Schließlich aber reißen mir Hemmfäden, wenn mir dabei noch dazu Flachware angedient wird, wie das nun schon seit vielen Wochen mit dem Träller-Duo „Christoph & Lollo“ geschieht. Ich weiß nicht, was meine Leute meinen, womit diese zwei Burschen gerüstet seien, FÜR mich, uns, sonst wen zu sprechen. Und lustig find ich die auch nicht.
Um es anders auszudrücken: Für solches Kleingeld lache ich nicht.
Ich habe Kabarett ursprünglich als ein geistreiches Fach kennengelernt, in dem Reflexionsvermögen, Sprachgewandtheit, Musikalität und schauspielerisches Vermögen sich bündeln, um die Definitionshoheit einiger mächtiger Lobbies anzufechten, um dem Boulevard anderen Boden gegenüber zu stellen.
Das erfuhr ich anfangs nur Bruchstückhaft über Kreisler, Bronner und Wehle durch Qualtinger & Co., das führte später über Lukas Resetarits und seine Generation schließlich in meiner Generation, in der ich Denker und Akteure wie Josef Hader schätze. Doch ich schätze nicht die Klamauk-Liga, die Grimassierenden, ich interessiere mich schon gar nicht für „Comedians“, die ihr Tun für Kabarett halten.
Schmähführer, Pointenschupfer, Halblustige, die das Schenkelklopfen so gerne haben wie den Applaus, sind mir kein Vergnügen.
Daran mag man ermessen, wie unsäglich mir derzeit jene unter meinen Leuten auf die Nerven gehen, die mit Ausdauer „Christoph & Lollo“ promoten, herausstellen, sie als relevante Beiträger zu nötigen Debatten rund um den aktuellen Wahlkampf hervorheben.

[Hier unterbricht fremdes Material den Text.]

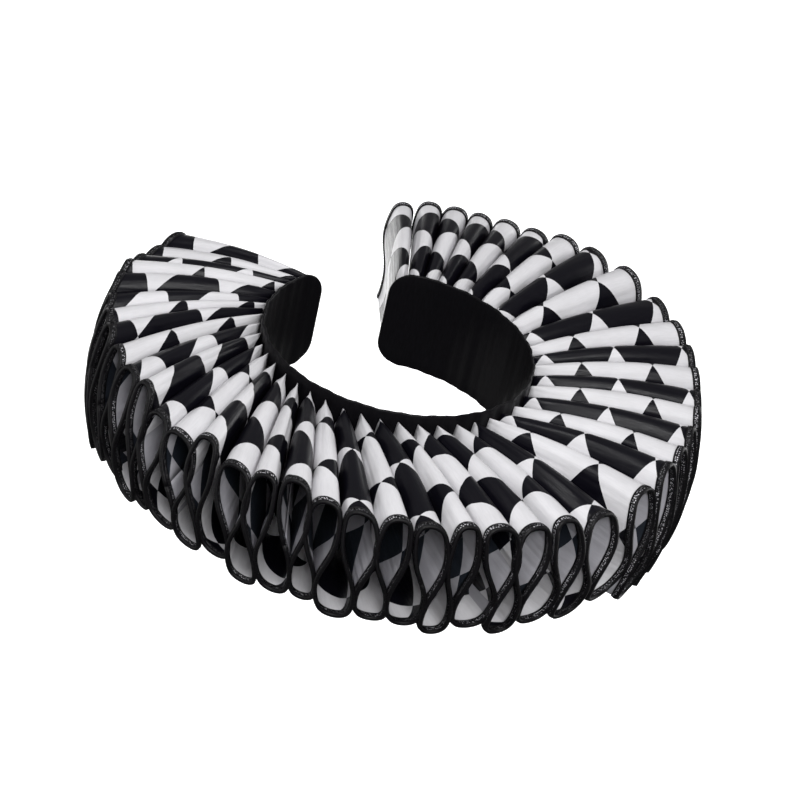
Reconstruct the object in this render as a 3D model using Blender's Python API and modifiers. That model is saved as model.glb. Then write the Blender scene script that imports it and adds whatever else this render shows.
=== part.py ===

Dieses seicht getextete Geträller, das mir jeden Esprit vorenthält, das nichts erhellt und nichts mit Eleganz ironisch bricht, sondern hauptsächlich jene Wanderklischees reproduziert und bündelt, die mir ohnehin zu unseren Parteien mehr als geläufig sind, will ich ja niemandem individuell schlechtreden. Wer eine Kompilation von abschätzigen Leserbriefzitaten schon für Kabarett hält… geschenkt!
Aber wenn DAS Ausdruck einer kritischen Teilöffentlichkeit ist, die den Polemiken des Boulevards und der Parteien entgegenzutreten wünscht, dann packt mich das blanke Entsetzen über den offensichtlichen Geisteszustand meines Milieus.
Denn SO billig sollte es kein Lager geben.
Nun soll sich erheitern und erhöhen womit auch immer jemand will. Aber mich mit schlampiger Befindlichkeitsprosa und politischem Hoppsassa zu spammen, das macht mich wütend.
Es macht mich wütend, weil ich diese intellektuelle Bescheidenheit, die offenbar längst salonfähig ist, unerträglich finde. Dabei hat Österreich in Kabarett, Literatur und auch sonst wo genug helle Köpfe, an denen man seine eigenen Vorstellungen überprüfen könnte, die man auch zitieren könnte, falls einem gerade nach zitieren ist.
Ich werde hier keine diesbezüglichen Empfehlungen aussprechen. Man möge auf die Suche gehen. Es ist nicht schwer, fündig zu werden.
Und man rechne weiter mit eher groben Reaktionen von mir, wenn mich jemand mit Weisheit für fünf Cent zu erquicken gedenkt.